Two Ways to Improve Your Leadership Backhand

We all have a second job that we’re doing all the time. We’re managing how we come across. We’re trying to hide our weaknesses. We’re trying to influence what other people think about us.  ~ Robert Kegan and Lisa Lahey

backhandAn Everyone Culture, co-authored by Robert Kegan and Lisa Lahey, suggests a new kind of organizational culture. They believe that we all spend at least part of our energy hiding our weaknesses and our inadequacies. Consequently, work is no longer a place where we are likely to grow and develop, and this benefits no one.

Instead, imagine a culture where you are encouraged to see your weaknesses as an opportunity to grow, to learn, to do something differently, to improve your backhand.

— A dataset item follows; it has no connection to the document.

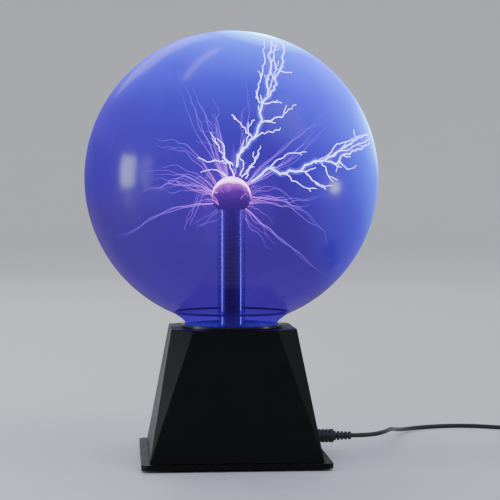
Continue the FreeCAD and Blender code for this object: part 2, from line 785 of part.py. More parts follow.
def add_chip_and_microphone():
    chip = block("chip_body", CHIP_SIZE, ("chip_x", "chip_y"), "board_top_z + 0.6")
    pins = [
        block("chip_pin_%d_%d" % (column, row), CHIP_PIN_SIZE,
              ("chip_x + %s * pin_pitch" % (column - 1.5), "chip_y + %s" % (3.6 * row)),
              "board_top_z")
        for column in range(4)
        for row in (-1, 1)
    ]
    sub_part("control_chip", fuse("chip", chip, *pins))
    capsule = cylinder("capsule", "capsule_radius", "capsule_height",
                       ("capsule_x", "capsule_y", "board_top_z"))
    port = cylinder("capsule_port", "1.2", "1",
                    ("capsule_x", "capsule_y", "board_top_z + capsule_height - 1"))
    sub_part("microphone", cut("microphone_body", capsule, port))


# Inlet, plug and lead ----------------------------------------------------------------


def along_jack(name, radius, low_x, top_x):
    """A cylinder on the axis that the inlet and the plug share."""
    return cylinder(name, radius, "%s - (%s)" % (top_x, low_x), (low_x, "jack_y", "jack_z"),
                    ALONG_X)


def add_inlet():
    body = block("jack_block", ("jack_face_x - jack_low_x", "jack_width", "jack_height"),
                 ("(jack_low_x + jack_face_x) / 2", "jack_y"), "board_top_z")
    bore = along_jack("jack_hole", "jack_bore", "jack_bore_low_x", "jack_face_x")
    seat = along_jack("jack_pin_seat", "jack_pin", "jack_low_x", "jack_bore_low_x")
    sub_part("inlet_body", cut("jack", body, bore, seat))
    pin = along_jack("jack_pin", "jack_pin", "jack_low_x", "jack_face_x - 1")
    sub_part("inlet_pin", pin)


def add_plug():
    sleeve = along_jack("sleeve_outside", "sleeve_radius", "sleeve_low_x", "sleeve_top_x")
    sleeve_bore = along_jack("sleeve_bore", "plug_core", "sleeve_low_x", "sleeve_top_x")
    sub_part("plug_sleeve", cut("sleeve", sleeve, sleeve_bore))
    core = along_jack("core_outside", "plug_core", "sleeve_low_x", "sleeve_top_x")
    core_bore = along_jack("core_bore", "plug_bore", "sleeve_low_x", "sleeve_top_x - plug_cap")
    sub_part("plug_core", cut("core", core, core_bore))

    grip = along_jack("grip", "plug_radius", "plug_low_x", "plug_top_x")
    grip_bore = along_jack("grip_bore", "sleeve_radius", "plug_low_x", "sleeve_top_x")
    grooves = [
        groove_on_jack("grip_groove_%d" % index, "plug_radius",
                       "plug_radius - grip_groove_depth",
                       "grip_groove_x + %d * groove_pitch" % index)
        for index in range(3)
    ]
    sub_part("plug_body", cut("plug_grip", grip, grip_bore, *grooves))

    taper = cone("relief_taper", "relief_low", "relief_high", "relief_top_x - plug_top_x",
                 ("plug_top_x", "jack_y", "jack_z"), ALONG_X)
    relief_grooves = [
        groove_on_jack("relief_groove_%d" % index, "relief_low + 0.5", "relief_groove_bore",
                       "relief_groove_x + %d * groove_pitch" % index)
        for index in range(4)
    ]
    sub_part("plug_strain_relief", cut("relief", taper, *relief_grooves))


def groove_on_jack(name, outer, inner, low_x):
    """A groove cutter: a ring on the plug's axis."""
    top_x = low_x + " + groove_width"
    outside = along_jack(name + "_outer", outer, low_x, top_x)
    inside = along_jack(name + "_inner", inner, low_x, top_x)
    return cut(name, outside, inside)


def add_lead():
    radius = size("cord_radius")
    sub_part("power_cord", swept_wire("power_cord", LEAD_ROUTE, radius, 16))
    ring = tube("coil", "coil_outer", "coil_inner", "coil_height", ("coil_x", "coil_y", 0))
    sub_part("cord_coil", ring)
    sub_part("adapter_cord", swept_wire("adapter_cord", TAIL_ROUTE, radius, 16))
    band_at = ("coil_x - (coil_inner + coil_outer) / 2", "coil_y")
    tie_size = (
        "coil_outer - coil_inner + 2 * tie_thick", "tie_width", "coil_height + tie_thick")
    tie = block("tie_outside", tie_size, band_at, "0")
    tie_bore = block(
        "tie_bore", ("coil_outer - coil_inner", "tie_width", "coil_height"), band_at, "0")
    sub_part("coil_tie", cut("tie", tie, tie_bore))


def rounded_half(name, half, split_z):
    """Round every edge of a half case except those on its parting plane."""
    fillet = doc.addObject("Part::Fillet", name)
    fillet.Base = half
    radius = size("adapter_round")
    fillet.Edges = [
        (number, radius, radius)
        for number, edge in enumerate(half.Shape.Edges, start=1)
        if any(abs(vertex.Z - split_z) > 0.01 for vertex in edge.Vertexes)
    ]
    return fillet


def add_adapter():
    centre = ("adapter_x", "adapter_y")
    halves = (("adapter_lower", "0"), ("adapter_upper", "adapter_height / 2"))
    for name, low in halves:
        half = block(name + "_block", ("adapter_width", "adapter_length", "adapter_height / 2"),
                     centre, low)
        doc.recompute()
        sub_part(name, rounded_half(name + "_rounded", half, size("adapter_height") / 2))
    prongs = [
        block("prong_%d" % index, ("prong_thick", "prong_width", "prong_length"),
              ("adapter_x + %d * prong_half_gap" % side, "adapter_y"), "adapter_height")
        for index, side in enumerate((-1, 1))
    ]
    sub_part("adapter_prongs", fuse("prongs", *prongs))
    face_y = "adapter_y + adapter_length / 2"
    taper = cone("adapter_relief_taper", "adapter_relief_low", "adapter_relief_high",
                 "adapter_relief_top_y - (%s)" % face_y,
                 ("adapter_x", face_y, "adapter_relief_z"), ALONG_Y)
    sub_part("adapter_strain_relief", taper)


# Switch ------------------------------------------------------------------------------


def place_in_wall(shape):
    """Stand a shape made about the switch's own origin in the sloping rear wall."""
    lean = math.degrees(math.atan(size("slope")))
    shape.Placement = FreeCAD.Placement(
        FreeCAD.Vector(), FreeCAD.Rotation(FreeCAD.Vector(1, 0, 0), lean))
    wall_y = "low_half - slope * (switch_z - foot_top_z)"
    shape.setExpression("Placement.Base.y", formula(wall_y))
    shape.setExpression("Placement.Base.z", formula("switch_z"))


def slab(name, half_x, half_z, low_y, high_y, centre_z="0"):
    """A box in the switch's frame, between two depths along its outward Y."""
    return make(
        "Part::Box", name,
        ("-1 * (%s)" % half_x, low_y, "%s - (%s)" % (centre_z, half_z)), UPRIGHT,
        Length="2 * (%s)" % half_x, Width="%s - (%s)" % (high_y, low_y),
        Height="2 * (%s)" % half_z)


def add_switch_housing():
    bezel = slab("bezel", "bezel_half_x", "bezel_half_z", "0", "bezel_depth")
    body = slab("switch_body", "body_half_x", "body_half_z", "-1 * body_depth", "0")
    pocket = slab("switch_pocket", "pocket_half_x", "pocket_half_z", "-1 * pocket_depth",
                  "bezel_depth")
    hinge_hole = cylinder(
        "hinge_hole", "hinge_radius + hinge_gap", "2 * (pocket_half_x + hinge_reach + 0.1)",
        ("-1 * (pocket_half_x + hinge_reach + 0.1)", 0, 0), ALONG_X)
    slots = [
        slab("terminal_slot_%d" % index, "bar_half_x", "terminal_half", "-1 * body_depth",
             "-1 * pocket_depth", "%d * terminal_pitch" % step)
        for index, (step, _, _) in enumerate(TERMINALS)
    ]
    housing = cut("switch_shell", fuse("switch_solid", bezel, body), pocket, hinge_hole, *slots)
    place_in_wall(housing)
    sub_part("switch_housing", housing)


def rocker_prism():
    """The rocker's long key with its dished face, as wide as the rocker."""
    half = size("rocker_half_x")
    end = size("rocker_radius") + 1
    back = -size("rocker_back")
    lip = size("rocker_lip")
    outline = (
        (back, -end), (lip, -end), (size("rocker_dip"), 0), (lip, end), (back, end),
        (back, -end),
    )
    face = Part.Face(Part.makePolygon([FreeCAD.Vector(-half, y, z) for y, z in outline]))
    return free_solid("rocker_prism", face.extrude(FreeCAD.Vector(2 * half, 0, 0)))


def add_rocker():
    drum = cylinder("rocker_drum", "rocker_radius", "2 * rocker_half_x",
                    ("-1 * rocker_half_x", 0, 0), ALONG_X)
    key = common("rocker_key", drum, rocker_prism())
    pins = cylinder("rocker_pins", "hinge_radius", "2 * (rocker_half_x + hinge_reach)",
                    ("-1 * (rocker_half_x + hinge_reach)", 0, 0), ALONG_X)
    stub = slab("rocker_stub", "stub_half", "stub_half", "-1 * stub_low", "-2")
    rocker = fuse("rocker", key, pins, stub)
    place_in_wall(rocker)
    sub_part("switch_rocker", rocker)
    tip_at = (0, "-1 * plunger_low", 0)
    barrel = cylinder("plunger_barrel", "plunger_radius", "plunger_low - stub_low", tip_at,
                      ALONG_Y)
    plunger = fuse("plunger", barrel, ball("plunger_tip", "plunger_radius", tip_at))
    place_in_wall(plunger)
    sub_part("switch_plunger", plunger)


def add_contact_and_terminals():
    bar_plate = slab("bar_plate", "bar_half_x", "bar_half_z", "-1 * bar_low", "-1 * bar_top")
    knife_groove = slab("knife_groove", "bar_half_x", "knife_half", "-1 * bar_low",
                        "knife_depth - bar_low")
    bar = cut("bar", bar_plate, knife_groove)
    place_in_wall(bar)
    sub_part("switch_contact_bar", bar)

    for index, (step, top, _) in enumerate(TERMINALS):
        z = "%d * terminal_pitch" % step
        strip = slab("blade_strip_%d" % index, "bar_half_x", "terminal_half",
                     "-1 * terminal_reach", top, z)
        eye = slab("blade_eye_%d" % index, "eye_half", "terminal_half", "-1 * eye_low",
                   "-1 * eye_top", z)
        blade = cut("blade_%d" % index, strip, eye)
        place_in_wall(blade)
        sub_part("switch_terminal_%d" % (index + 1), blade)


def in_wall(y, z):
    """A point on the switch's centre plane, in the object's frame."""
    lean = math.atan(size("slope"))
    wall_y = size("low_half") - size("slope") * (size("switch_z") - size("foot_top_z"))
    return (
        0,
        wall_y + y * math.cos(lean) - z * math.sin(lean),
        size("switch_z") + y * math.sin(lean) + z * math.cos(lean),
    )


def add_switch_wires():
    board = size("board_top_z")
    wires = []
    for index, (step, _, reach) in enumerate(TERMINALS):
        end = in_wall(-size("terminal_reach"), step * size("terminal_pitch"))
        way = (0, reach, end[2] - 0.6)
        route = [end, way, (0, reach, board)]
        wires.append(
            swept_wire("switch_wire_%d" % (index + 1), route, size("switch_wire"), 1.5))
    sub_part("switch_wires", fuse("switch_wire_set", *wires))


# Build and export --------------------------------------------------------------------


def check_document():
    """Stop on any object that failed or any sub-part that is not a sound solid."""
    for item in doc.Objects:
        if "Invalid" in item.State or "Error" in item.State:
            raise RuntimeError("%s did not recompute: %s" % (item.Name, item.State))
    for part in sub_parts:
        if part.Shape.isNull() or not part.Shape.isValid():
            raise RuntimeError("%s has no valid shape" % part.Label)
        print("%-24s volume %9.1f mm3, solids %d" % (
            part.Label, part.Shape.Volume, len(part.Shape.Solids)))


def export_parts():
    os.makedirs("parts", exist_ok=True)
    for part in sub_parts:
        part.Shape.exportStep("parts/%s.step" % part.Label)


fill_sheet()
add_base_housing()
add_bottom_cover()
add_foot_pads()
add_screws()
add_neck_parts()
add_glass_globe()
add_stem()
add_electrode()
add_contact_spring()
add_board()
add_transformer()
add_power_stage()
add_capacitors()
add_resistors()
add_chip_and_microphone()
add_inlet()
add_plug()
add_lead()
add_adapter()
add_switch_housing()
add_rocker()
add_contact_and_terminals()
add_switch_wires()
doc.recompute()
check_document()
export_parts()
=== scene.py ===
import math
import random

import bmesh
import bpy
from mathutils import Matrix, Vector, noise


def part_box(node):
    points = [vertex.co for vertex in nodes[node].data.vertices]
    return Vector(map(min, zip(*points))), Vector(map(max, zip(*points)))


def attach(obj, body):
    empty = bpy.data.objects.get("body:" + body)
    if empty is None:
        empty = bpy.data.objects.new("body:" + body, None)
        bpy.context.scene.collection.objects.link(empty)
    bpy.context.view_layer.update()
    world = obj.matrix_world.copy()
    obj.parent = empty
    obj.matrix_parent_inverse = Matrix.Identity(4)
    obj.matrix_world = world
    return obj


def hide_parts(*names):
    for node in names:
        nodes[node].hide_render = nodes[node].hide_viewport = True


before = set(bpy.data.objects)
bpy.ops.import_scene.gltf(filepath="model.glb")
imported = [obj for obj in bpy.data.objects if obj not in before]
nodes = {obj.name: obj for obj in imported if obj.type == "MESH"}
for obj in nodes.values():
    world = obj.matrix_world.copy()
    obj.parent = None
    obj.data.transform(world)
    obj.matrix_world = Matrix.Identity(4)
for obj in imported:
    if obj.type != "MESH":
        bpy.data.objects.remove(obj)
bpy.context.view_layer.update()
scene = bpy.context.scene

MM = 0.001
UP = Vector((0, 0, 1))
FULL_TURN = 2 * math.pi

# Places that several pieces share -----------------------------------------------------

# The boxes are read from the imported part. The other sizes are the part's own.
globe_low, globe_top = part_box("glass_globe")
GLOBE_RADIUS = 0.100
GLOBE_WALL = 1.6 * MM
GLOBE = Vector((0, 0, globe_top.z - GLOBE_RADIUS))
NECK_LOW = globe_low.z
NECK_RADIUS = 0.031
FLARE_LOW = 0.091
FLARE_TOP = 0.099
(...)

Here are two examples of this “everyone culture.”

  1. Do you lean arrogant or insecure?

Here’s how one company, Next Jump, lives a culture where energy is focused on growth and development as opposed to hiding weaknesses. First they simplified the concept. They determined that it’s good to be confident, but it is not good to be so confident that you always think you’re right.  So they call it what it is – arrogance. Likewise, it’s good to be humble, but it’s not good to be so humble that you’re discrediting yourself, so they call that what it is – insecurity.

So at Next Jump employees will very quickly let you know if they lean arrogant or lean insecure, because everybody leans in one direction or the other. One of their suggestions is when insecure people are in meetings, they should get their voice in early. And if you lean arrogant, wait before jumping into the conversation. At Next Jump, they call this their backhand. While everyone hits with their forehand better; everybody has a backhand that could use some improvement.

Your backhand isn’t something you hide. It’s something you’re continuously bringing out and getting support to get better at.

  1. What are your sources of frustration?

Ask yourself, what is something you really want to be able to do, but believe you can’t. Then look at the source of your frustration (aka: blind spot).  Ask yourself a self-reflective question like, “what am I actually doing that works against my effort to do X”? In other words, start asking why instead of jumping to what you need to do differently.

As an example, if you really want to be able to delegate more, ask yourself, “what am I doing that works against my effort to delegate more”? Identify the source, then begin making changes at the source. Said another way, strengthen your backhand by identifying your blind spots and focusing on change at the source of your frustration.

Robert Kegan said, “These everyone culture organizations are very high-performing by not being so performance-oriented as they are practice-oriented. It’s leading a culture as a kind of strategy.”

It’s improving your leadership backhand.